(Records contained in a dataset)
┄┄┄┄┄┄┄┄┄┄

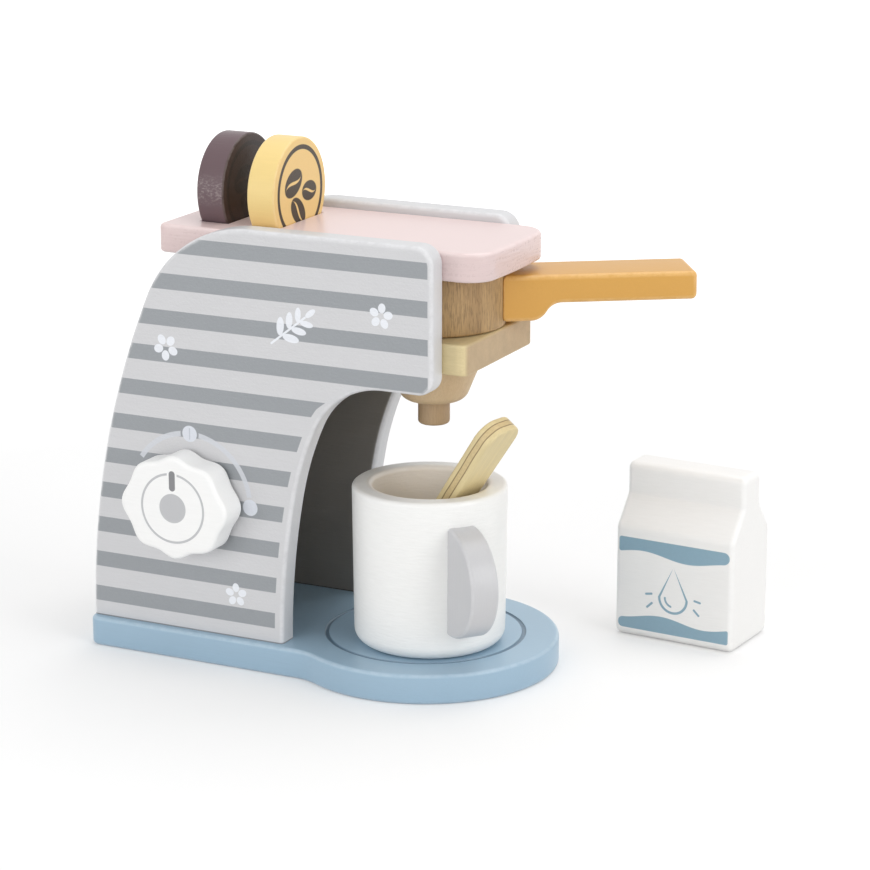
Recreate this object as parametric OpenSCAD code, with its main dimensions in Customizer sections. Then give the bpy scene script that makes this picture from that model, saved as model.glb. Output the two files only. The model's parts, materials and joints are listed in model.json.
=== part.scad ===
// Wooden toy coffee maker: two arched side panels on a blue base with a round cup rest, a pink top
// board with two coffee discs in slots, a brewing head with a swinging filter, a knob, and the cup,
// stirrer and milk carton that belong to it. Millimetres. X points to the front, Y to the left,
// Z up; the origin is on the underside of the base, below the centre of the cup rest.

/* [Base] */
// Thickness of the base board
base_t = 11; // [9:0.5:16]
// Radius of the round cup rest at the front
rest_r = 48.6; // [46:0.2:54]
// How far the rear of the base stands out past the panels at each side
base_lip = 3.25; // [2:0.25:6]
// How far the base stands out behind the panels
back_lip = 0.5; // [0.3:0.1:6]
// Radius of the hollow fillet between the rear of the base and the cup rest
base_fillet_r = 20; // [12:1:26]
// Radius of the rear corners of the base
base_corner_r = 4; // [1:0.5:6]
// Radius of the ring that marks where the cup stands
ring_r = 36.7; // [34:0.5:40]
// Width of the ring's groove
ring_w = 1.6; // [1:0.2:3]
// Depth of the ring's groove
ring_d = 0.6; // [0.4:0.1:1.2]

/* [Side panels] */
// Thickness of each side panel
panel_t = 9; // [8:0.5:12]
// Clear width between the two panels
gap_w = 55.5; // [53:0.5:60]
// Height of the panels above the base
panel_h = 150.5; // [146:0.5:158]
// Distance from the centre of the cup rest forward to the panels' front edge
panel_front = 20.6; // [18:0.2:24]
// Distance from the centre of the cup rest back to the panels' rear edge
panel_back = 118.6; // [114:0.2:122]
// Distance from the centre of the cup rest back to the foot of the arch
arch_foot = 39.1; // [36:0.1:42]
// Radius of the rear edge's long curve
back_arc_r = 309; // [295:1:325]
// Radius of the top rear corner
top_back_r = 46; // [40:1:50]
// Radius of the top front corner
top_front_r = 7; // [4:0.5:9]
// Radius of the chin's front corner
chin_r = 6; // [4:0.5:8]
// How far the chin hangs below the spout block
chin_drop = 6.2; // [4:0.2:8]
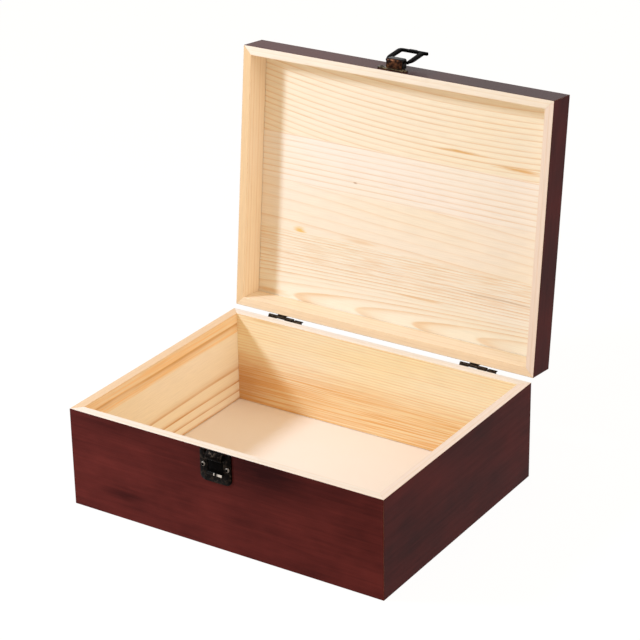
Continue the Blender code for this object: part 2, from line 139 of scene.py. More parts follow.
def addStudio(settings):
    world = bpy.data.worlds.new("studio")
    bpy.context.scene.world = world
    world.use_nodes = True
    tree = world.node_tree
    shade = addNode(tree, "Mix", {0: seenDirectly(tree), 6: linearColour(settings["fill"]),
                                  7: linearColour(settings["backdrop"])}, 2, data_type="RGBA")
    feed(tree, tree.nodes["Background"], {"Color": shade})

    for name, softBox in settings["lamps"].items():
        lamp = bpy.data.lights.new(name + "Lamp", "AREA")
        lamp.shape = "DISK"
        lamp.size = softBox["size"]
        lamp.energy = softBox["power"]
        lamp.color = linearColour(softBox["colour"])[:3]
        holder = addObject(name + "Lamp", lamp)
        way = Vector(softBox["way"]).normalized()
        holder.location = Vector(settings["aim"]) + way * softBox["reach"]
        holder.rotation_euler = way.to_track_quat("Z", "Y").to_euler()

    work = bmesh.new()
    bmesh.ops.create_grid(work, x_segments=1, y_segments=1, size=settings["floorSize"] / 2)
    floor = addObject("floor", meshFrom(work, "floor"))
    paper, tree, shader = newFinish("white_paper")
    feed(tree, shader, {"Base Color": linearColour(settings["floorColour"]),
                        "Roughness": settings["floorRoughness"], "Specular IOR Level": 0.0})
    # the viewer sees white paper with only part of the shadow, as on a lit sweep
    white = addNode(tree, "Emission", {"Strength": settings["floorWhite"]})
    lit = addNode(tree, "Math", (seenDirectly(tree), 1.0 - settings["floorShadow"]), operation="MULTIPLY")
    blended = addNode(tree, "MixShader", (lit, shader.outputs[0], white))
    feed(tree, tree.nodes["Material Output"], {"Surface": blended})
    floor.data.materials.append(paper)
    bpy.context.scene.view_settings.view_transform = "Standard"


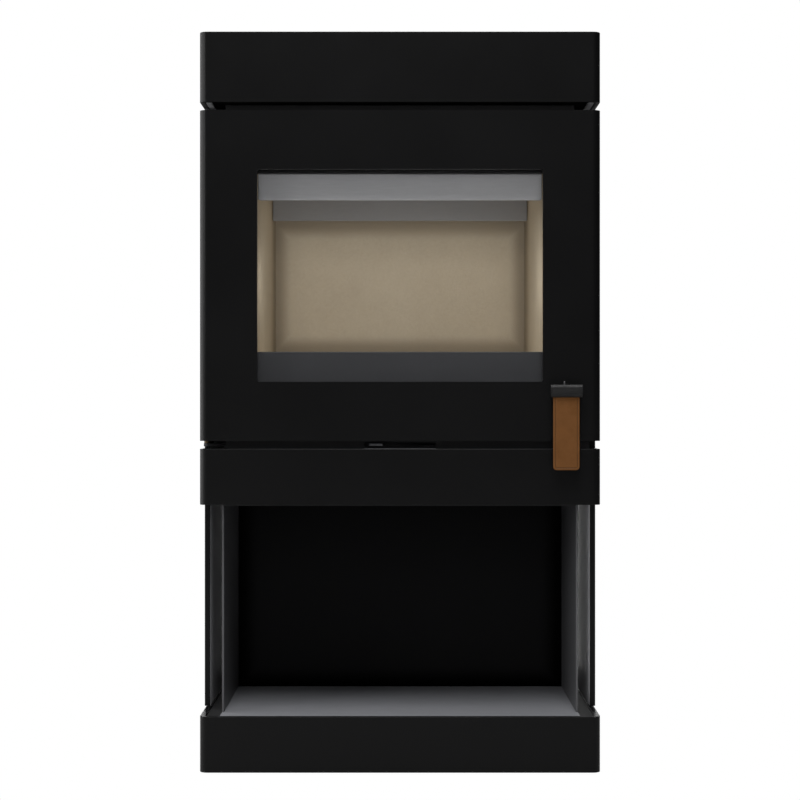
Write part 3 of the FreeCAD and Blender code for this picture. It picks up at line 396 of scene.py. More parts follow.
def make_lit_store_wall_paint():
    # painted light: thirty times the black stove paint, a lit copy for the light the store's side walls catch
    return grained("log store wall paint with painted light", scaled(colours().paint, 30), patch_gain=1.2, grain=1300.0,
                   patch=6.0, rough=(0.4, 0.5), specular=0.25, bump=(0.06, 0.00005),
                   stretch=(1, 1, 0.05))


def make_floor_paint():
    return grained("log store floor finish", colours().floor_plate, patch_gain=0.82, grain=1300.0,
                   patch=8.0, rough=(0.42, 0.55), specular=0.5, bump=(0.2, 0.0001))


def make_lining_grey():
    return grained("grey primer", colours().lining_grey, patch_gain=0.85, grain=1100.0, patch=8.0,
                   rough=(0.45, 0.55), specular=0.4, bump=(0.15, 0.0001), stretch=(1, 1, 0.05))


def make_lit_strip_tone():
    # paler than the bare steel it stands for: painted light from below on the strips under the cap
    return grained("pale strip tone with painted light", colours().primer, patch_gain=0.85, grain=1100.0, patch=8.0,
                   rough=(0.4, 0.5), specular=0.4, bump=(0.1, 0.0001))


def make_steel():
    return grained("rolled steel", colours().bare_steel, patch_gain=0.85, grain=700.0, patch=6.0,
                   rough=(0.5, 0.6), metallic=0.35, bump=(0.15, 0.00006), stretch=(0.08, 1, 1))


def make_shaded_steel():
    # painted shade: a darker copy of the rolled steel for the shaded rear air plate; the ash pan shares it
    return grained("steel darkened for painted shade", scaled(colours().bare_steel, 0.66), patch_gain=0.85, grain=700.0,
                   patch=6.0, rough=(0.5, 0.6), metallic=0.3, bump=(0.15, 0.00006), stretch=(0.08, 1, 1))


def make_cast():
    return grained("sand-cast iron", colours().cast, patch_gain=1.35, grain=1100.0, patch=20.0,
                   rough=(0.5, 0.68), specular=0.4, bump=(0.5, 0.00035))


def make_handle_metal():
    return grained("textured handle black", scaled(colours().inner_paint, 0.5), patch_gain=1.8,
                   grain=1300.0, patch=60.0, rough=(0.3, 0.44), specular=0.3, bump=(0.8, 0.0007))


def make_zinc():
    return grained("dark plated steel", colours().zinc, patch_gain=0.8, grain=1500.0, patch=60.0,
                   rough=(0.3, 0.45), metallic=0.9, bump=(0.1, 0.00005))


def make_bronze():
    return grained("turned bronze", colours().bronze, patch_gain=0.75, grain=1200.0, patch=60.0,
                   rough=(0.3, 0.45), metallic=1.0, bump=(0.1, 0.00005))


def make_rope_material():
    return grained("glass-fibre rope", colours().rope, patch_gain=1.7, grain=2600.0, patch=60.0,
                   rough=(0.8, 0.95), specular=0.2, bump=(0.6, 0.0003))


def make_thread():
    return grained("waxed thread", colours().thread, patch_gain=0.7, grain=4000.0, patch=200.0,
                   rough=(0.5, 0.7), specular=0.3, bump=(0.4, 0.0001))


def make_board():
    return flaked_board("vermiculite board")[0]


def make_back_board():
    """Clean in the middle, with painted shade towards the side boards, the air plate above and the log
    retainer.
    """
    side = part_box("liner_right")[0].x
    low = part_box("log_retainer")[1].z + 8 * MM
    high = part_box("rear_air_plate")[0].z
    # painted shade along the back board's rim
    return shaded_board("back board with painted shade", (0, 0, (low + high) / 2), (side, 1, (high - low) / 2), 0.026)


def make_side_board():
    """Painted shade towards the corner with the back board."""
    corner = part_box("liner_back")[0].y
    # painted shade near the corner with the back board
    return shaded_board("side board with painted shade", (0, corner - 1, 0), (1, 1, 2), 0.09)


def shaded_board(name, middle, reach, softness):
    material, tree, shader, colour = flaked_board(name)
    # painted shade: the board darkens towards the rim of the given region
    painted_shade_over(tree, shader, colour, rgba(colours().board_flake, 0.72), middle, reach, softness)
    return material


def painted_shade_over(tree, shader, colour, shade_tone, middle, reach, softness):
    """Passes a material's colour through the painted shade border, which darkens it towards the rim of a
    region.
    """
    group = place_group(tree, "painted shade border", Soot_colour=shade_tone, Middle=middle, Reach=reach,
                        Softness=softness)
    tree.links.new(colour, group.inputs["Colour"])
    tree.links.new(group.outputs["Colour"], shader.inputs["Base Color"])


def flaked_board(name):
    material, tree, shader = blank_material(name)
    group = place_group(tree, "board flakes", Colour=rgba(colours().board),
                        Flake_colour=rgba(colours().board_flake), Flake_scale=420.0, Flake_share=0.55)
    tree.links.new(group.outputs["Colour"], shader.inputs["Base Color"])
    shader.inputs["Roughness"].default_value = 0.92
    shader.inputs["Specular IOR Level"].default_value = 0.15
    add_bump(tree, shader, group.outputs["Height"], 0.35, 0.0004)
    return material, tree, shader, group.outputs["Colour"]


def make_crease():
    return grained("pressed leather crease", scaled(colours().leather, 0.55), patch_gain=1.3,
                   grain=2200.0, patch=120.0, rough=(0.5, 0.7), specular=0.2, bump=(0.3, 0.0001))


def make_leather():
    material, tree, shader = blank_material("tan leather")
    tint = colours().leather
    group = place_group(tree, "leather hide", Colour=rgba(tint), Shade=rgba(tint, 0.78), Pore_scale=1100.0,
                        Cloud_scale=55.0)
    tree.links.new(group.outputs["Colour"], shader.inputs["Base Color"])
    tree.links.new(group.outputs["Roughness"], shader.inputs["Roughness"])
    shader.inputs["Specular IOR Level"].default_value = 0.22
    add_bump(tree, shader, group.outputs["Height"], 0.25, 0.00012)
    return material


def make_glass():
    material, tree, shader = blank_material("stove glass")
    place = tree.nodes.new("ShaderNodeTexCoord").outputs["Object"]
    smear = spread(tree, noise(tree, place, 5.0, 3.0), 0.3, 0.7)
    low = tree.nodes.new("ShaderNodeMapRange")
    low.inputs["To Min"].default_value = 0.025
    low.inputs["To Max"].default_value = 0.06
    tree.links.new(smear, low.inputs["Value"])
    tree.links.new(low.outputs["Result"], shader.inputs["Roughness"])
    shader.inputs["Base Color"].default_value = (0.01, 0.01, 0.01, 1)
    shader.inputs["IOR"].default_value = 1.54
    shader.inputs["Alpha"].default_value = 0.1
    return material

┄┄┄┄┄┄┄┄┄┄

> _DIRECTIONS FOR THIS TASK_
Print, without alteration, the lines from the line with "Write part 3" to the line with "metallic=0.3, bump=(0.15, 0.00006), stretch=(0.08, 1, 1))". Include both of them, and omit every other line.

> _PROBLEM SOLUTION_
Write part 3 of the FreeCAD and Blender code for this picture. It picks up at line 396 of scene.py. More parts follow.
def make_lit_store_wall_paint():
    # painted light: thirty times the black stove paint, a lit copy for the light the store's side walls catch
    return grained("log store wall paint with painted light", scaled(colours().paint, 30), patch_gain=1.2, grain=1300.0,
                   patch=6.0, rough=(0.4, 0.5), specular=0.25, bump=(0.06, 0.00005),
                   stretch=(1, 1, 0.05))


def make_floor_paint():
    return grained("log store floor finish", colours().floor_plate, patch_gain=0.82, grain=1300.0,
                   patch=8.0, rough=(0.42, 0.55), specular=0.5, bump=(0.2, 0.0001))


def make_lining_grey():
    return grained("grey primer", colours().lining_grey, patch_gain=0.85, grain=1100.0, patch=8.0,
                   rough=(0.45, 0.55), specular=0.4, bump=(0.15, 0.0001), stretch=(1, 1, 0.05))


def make_lit_strip_tone():
    # paler than the bare steel it stands for: painted light from below on the strips under the cap
    return grained("pale strip tone with painted light", colours().primer, patch_gain=0.85, grain=1100.0, patch=8.0,
                   rough=(0.4, 0.5), specular=0.4, bump=(0.1, 0.0001))


def make_steel():
    return grained("rolled steel", colours().bare_steel, patch_gain=0.85, grain=700.0, patch=6.0,
                   rough=(0.5, 0.6), metallic=0.35, bump=(0.15, 0.00006), stretch=(0.08, 1, 1))


def make_shaded_steel():
    # painted shade: a darker copy of the rolled steel for the shaded rear air plate; the ash pan shares it
    return grained("steel darkened for painted shade", scaled(colours().bare_steel, 0.66), patch_gain=0.85, grain=700.0,
                   patch=6.0, rough=(0.5, 0.6), metallic=0.3, bump=(0.15, 0.00006), stretch=(0.08, 1, 1))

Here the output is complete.